[Work to do] Print, exactly as they stand, the lines from the start of the listing to the line containing "return d, q, along, across", inclusive.

— start Source material —

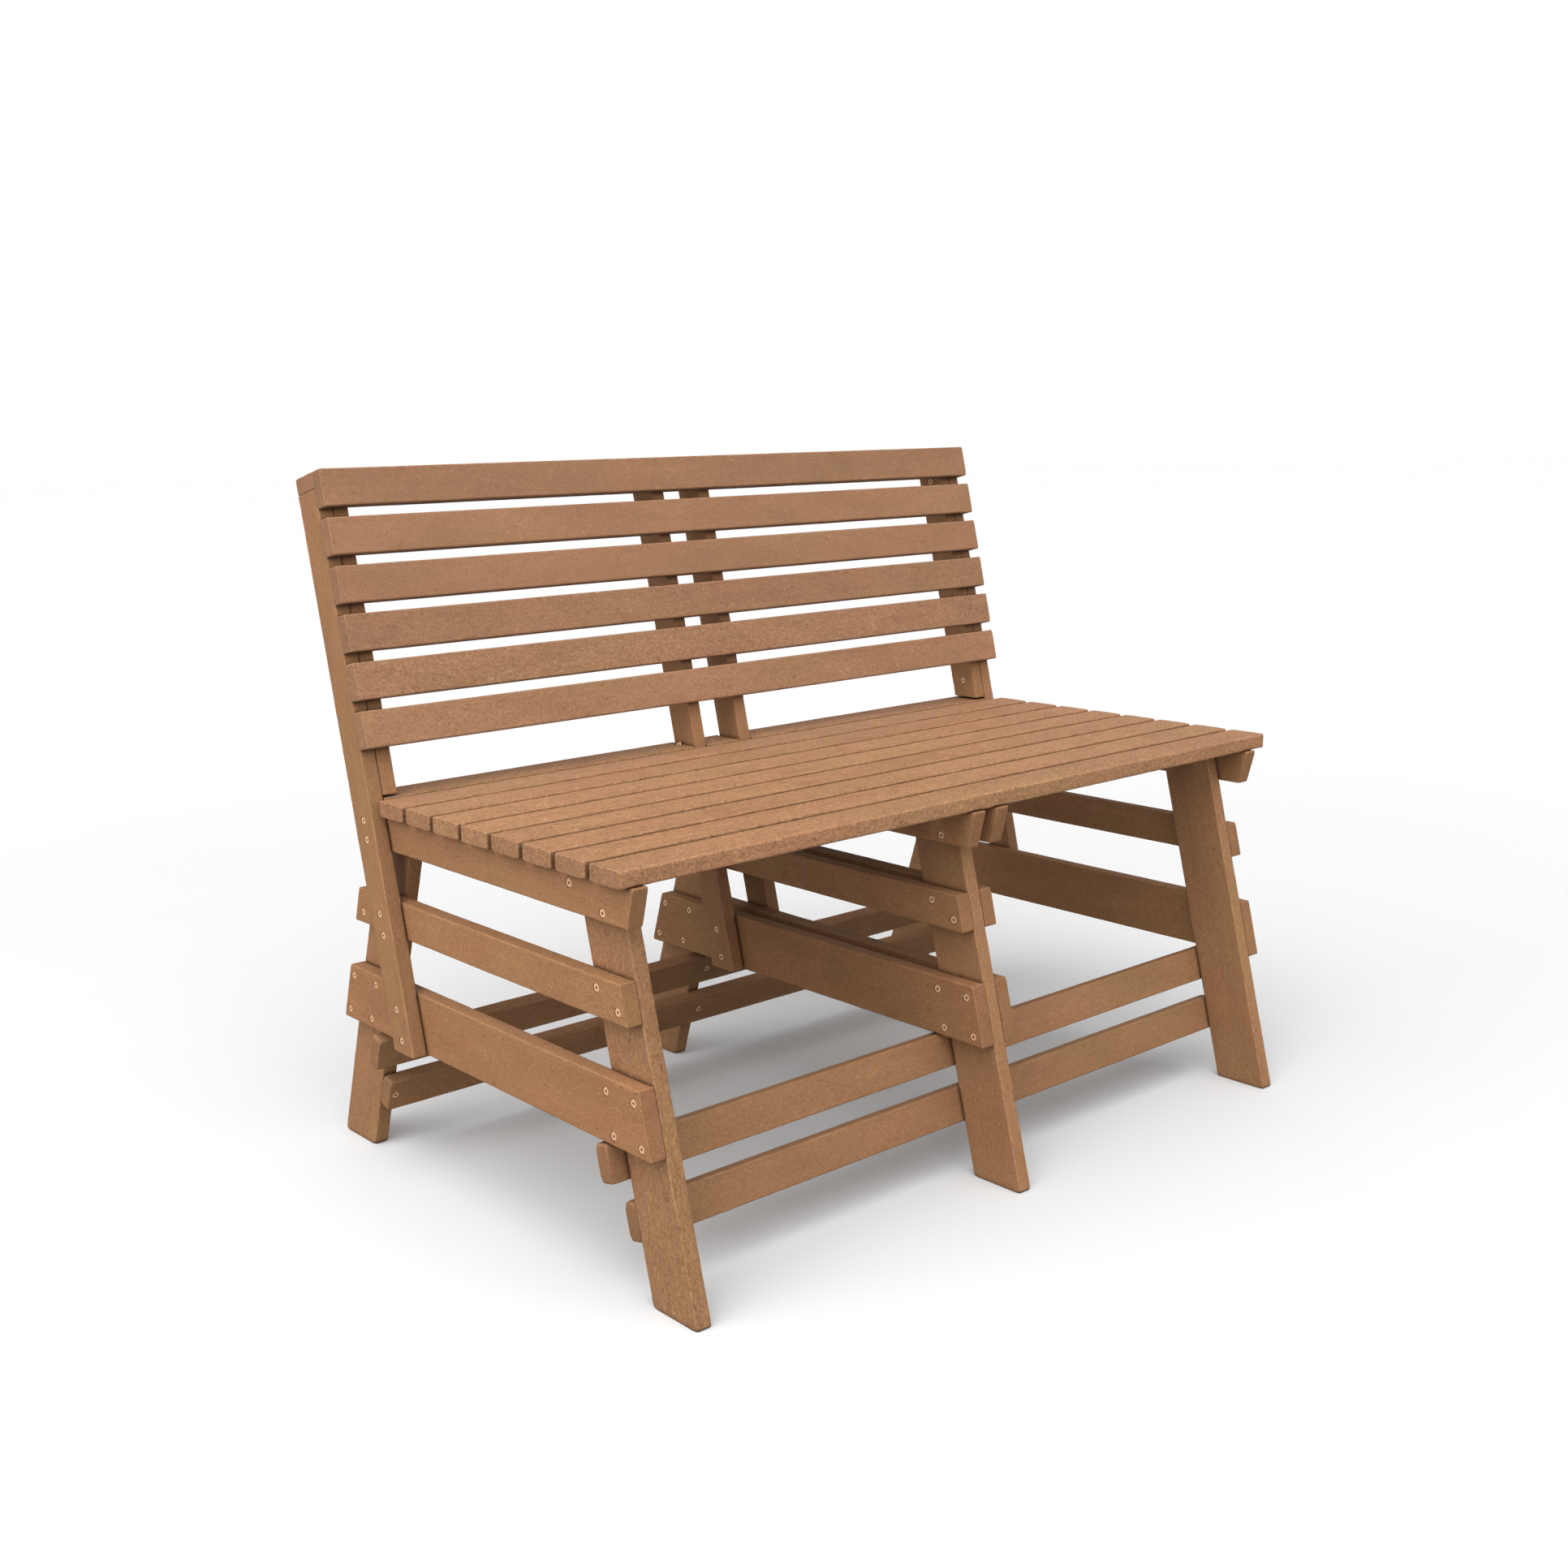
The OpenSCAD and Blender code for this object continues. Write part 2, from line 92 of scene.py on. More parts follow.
def simplify(hull, closest=0.05, tolerance=0.06):
    """Keeps the corners of a hull, dropping points that lie almost on its edges."""
    hull = [p for i, p in enumerate(hull) if np.linalg.norm(p - hull[i - 1]) > closest]
    while len(hull) > 4:
        least, flattest = 1e9, -1
        for i in range(len(hull)):
            before, here, after = hull[i - 1], hull[i], hull[(i + 1) % len(hull)]
            chord, side = after - before, here - before
            cross = abs(chord[0] * side[1] - chord[1] * side[0])
            offset = cross / max(np.linalg.norm(chord), 1e-9)
            if offset < least:
                least, flattest = offset, i
        if least > tolerance:
            break
        hull.pop(flattest)
    return np.array(hull)


def min_rect(hull, shortest_edge=2.0):
    """Smallest rectangle round a hull: its long and short directions, and the range in each."""
    best = None
    for i in range(len(hull)):
        edge = hull[(i + 1) % len(hull)] - hull[i]
        size = np.linalg.norm(edge)
        if size < shortest_edge:
            continue
        d = edge / size
        q = np.array([-d[1], d[0]])
        a, b = hull @ d, hull @ q
        area = np.ptp(a) * np.ptp(b)
        if best is None or area < best[0] - 1e-6:
            best = (area, d, q, (a.min(), a.max()), (b.min(), b.max()))
    _, d, q, along, across = best
    if along[1] - along[0] < across[1] - across[0]:
        d, q, along, across = q, -d, across, (-along[1], -along[0])
    return d, q, along, across


# ------------------------------------------------------------------ boards, in mm
POINT_STEP = 4.0          # spacing of outline points along an edge
CORNER_STEPS = 6          # segments round a corner of the outline
ARC_ANGLES = (0, 22.5, 45, 67.5, 90)  # stations round an arris, degrees
ARRIS_SEAT = 2.9          # rounding along the long edges of the seat boards
ARRIS_LONG = 2.1          # the same on all other boards
ARRIS_END = 1.0           # rounding round a cut end
ARRIS_MAX_SHARE = 0.45    # largest arris as a share of the thickness
CORNER_GAP = 0.12         # an arris is smaller than its corner's radius by this
CORNER_RELEASE = 2.5      # distance from a corner over which the arris may grow by 1
CORNER_JITTER = (0.85, 1.15)
CORNER_MAX_SHARE = 0.3    # largest corner run as a share of the shorter edge
LONG_SHARE = 0.45         # an edge longer than this share of the longest counts as long
EDGE_FADE = 25.0          # the inward wander dies out this near to a corner
# Per kind of edge: share the arris varies by, greatest inward wander
LONG_WEAR = (0.24, 0.16)
END_WEAR = (0.18, 0.05)
# Waves that vary the arris and the edge: (wavelength, weight)
ARRIS_WAVES = [(160, 1.0), (57, 0.8), (23, 0.7), (11.3, 0.55)]
WANDER_WAVES = [(420, 1.0), (140, 0.7), (52, 0.35)]


class Wave:
    """Smooth repeatable wander along a length, between about -1 and 1."""

    def __init__(self, rng, spans):
        self.parts = [
            (2 * math.pi / (span * rng.uniform(0.8, 1.25)), rng.uniform(0, 2 * math.pi), weight)
            for span, weight in spans
        ]
        self.total = sum(weight for _, _, weight in self.parts)

    def __call__(self, s):
        return sum(w * np.sin(k * s + phase) for k, phase, w in self.parts) / self.total


def angle_between(u, v):
    return math.acos(max(-1, min(1, float(u @ v))))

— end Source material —

[Response to this task]
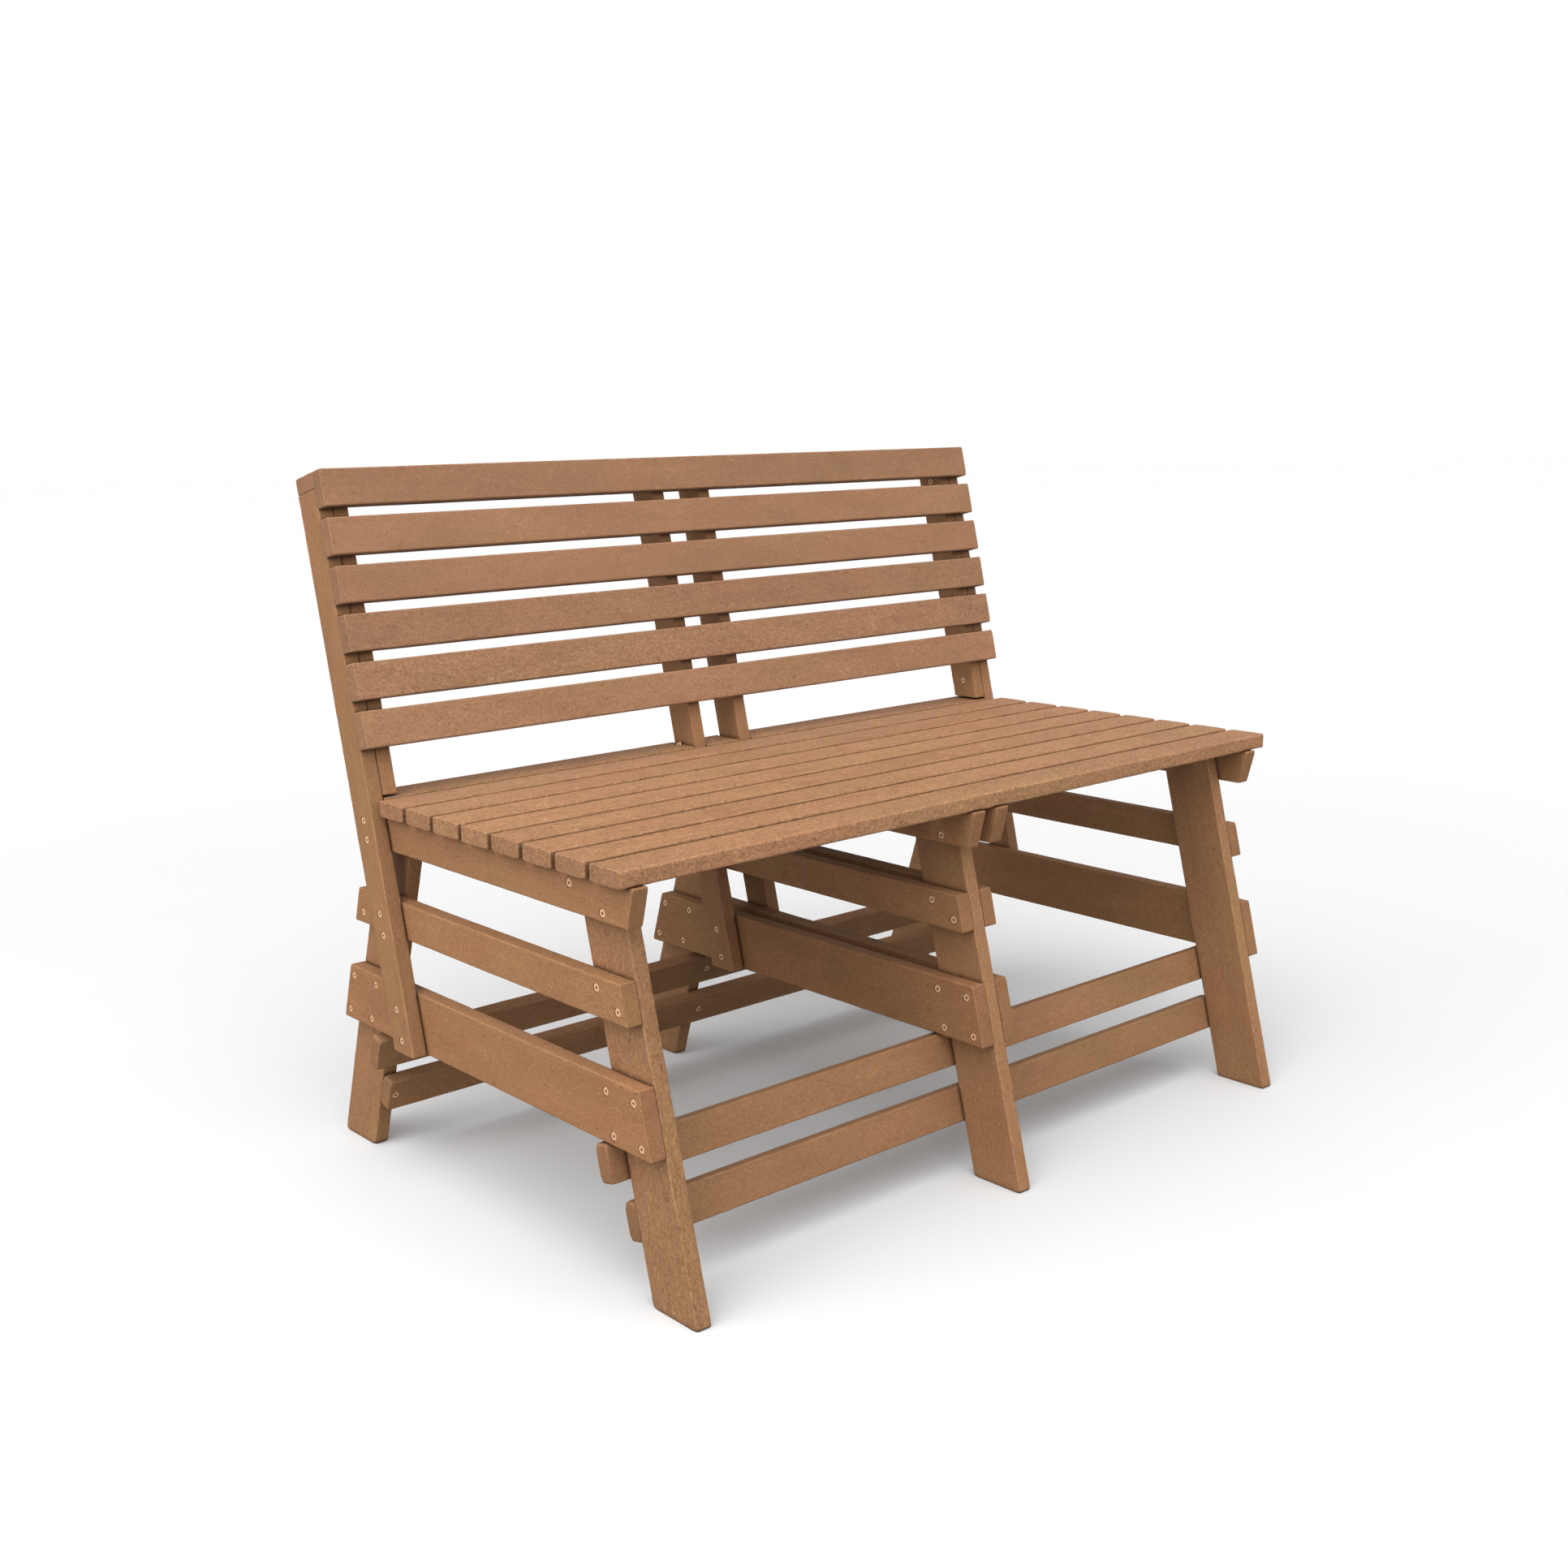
The OpenSCAD and Blender code for this object continues. Write part 2, from line 92 of scene.py on. More parts follow.
def simplify(hull, closest=0.05, tolerance=0.06):
    """Keeps the corners of a hull, dropping points that lie almost on its edges."""
    hull = [p for i, p in enumerate(hull) if np.linalg.norm(p - hull[i - 1]) > closest]
    while len(hull) > 4:
        least, flattest = 1e9, -1
        for i in range(len(hull)):
            before, here, after = hull[i - 1], hull[i], hull[(i + 1) % len(hull)]
            chord, side = after - before, here - before
            cross = abs(chord[0] * side[1] - chord[1] * side[0])
            offset = cross / max(np.linalg.norm(chord), 1e-9)
            if offset < least:
                least, flattest = offset, i
        if least > tolerance:
            break
        hull.pop(flattest)
    return np.array(hull)


def min_rect(hull, shortest_edge=2.0):
    """Smallest rectangle round a hull: its long and short directions, and the range in each."""
    best = None
    for i in range(len(hull)):
        edge = hull[(i + 1) % len(hull)] - hull[i]
        size = np.linalg.norm(edge)
        if size < shortest_edge:
            continue
        d = edge / size
        q = np.array([-d[1], d[0]])
        a, b = hull @ d, hull @ q
        area = np.ptp(a) * np.ptp(b)
        if best is None or area < best[0] - 1e-6:
            best = (area, d, q, (a.min(), a.max()), (b.min(), b.max()))
    _, d, q, along, across = best
    if along[1] - along[0] < across[1] - across[0]:
        d, q, along, across = q, -d, across, (-along[1], -along[0])
    return d, q, along, across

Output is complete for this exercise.